#### [Task details]
Exactly and only the lines from the one with "obj.parent = None" through the end of the listing are to be transcribed, both ends included.

━━━━━━

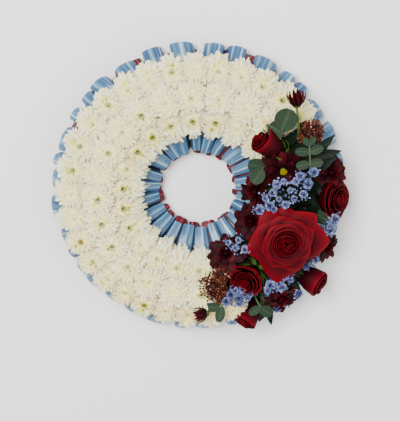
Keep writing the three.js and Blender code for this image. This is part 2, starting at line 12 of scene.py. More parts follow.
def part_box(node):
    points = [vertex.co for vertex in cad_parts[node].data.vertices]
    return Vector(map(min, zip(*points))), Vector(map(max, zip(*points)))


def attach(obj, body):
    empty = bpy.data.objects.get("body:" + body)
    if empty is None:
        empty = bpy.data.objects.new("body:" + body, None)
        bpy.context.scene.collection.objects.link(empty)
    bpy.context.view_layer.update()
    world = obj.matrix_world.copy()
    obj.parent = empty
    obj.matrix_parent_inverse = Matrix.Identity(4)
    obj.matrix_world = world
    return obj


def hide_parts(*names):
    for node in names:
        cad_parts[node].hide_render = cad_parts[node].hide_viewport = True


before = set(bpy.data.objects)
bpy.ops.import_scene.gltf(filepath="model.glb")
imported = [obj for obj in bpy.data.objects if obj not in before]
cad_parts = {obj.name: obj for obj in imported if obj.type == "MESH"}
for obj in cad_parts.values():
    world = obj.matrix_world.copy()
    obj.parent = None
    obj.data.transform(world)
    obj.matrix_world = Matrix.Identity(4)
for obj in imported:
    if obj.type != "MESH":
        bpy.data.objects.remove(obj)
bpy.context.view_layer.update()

━━━━━━

#### [Correct output]
    obj.parent = None
    obj.data.transform(world)
    obj.matrix_world = Matrix.Identity(4)
for obj in imported:
    if obj.type != "MESH":
        bpy.data.objects.remove(obj)
bpy.context.view_layer.update()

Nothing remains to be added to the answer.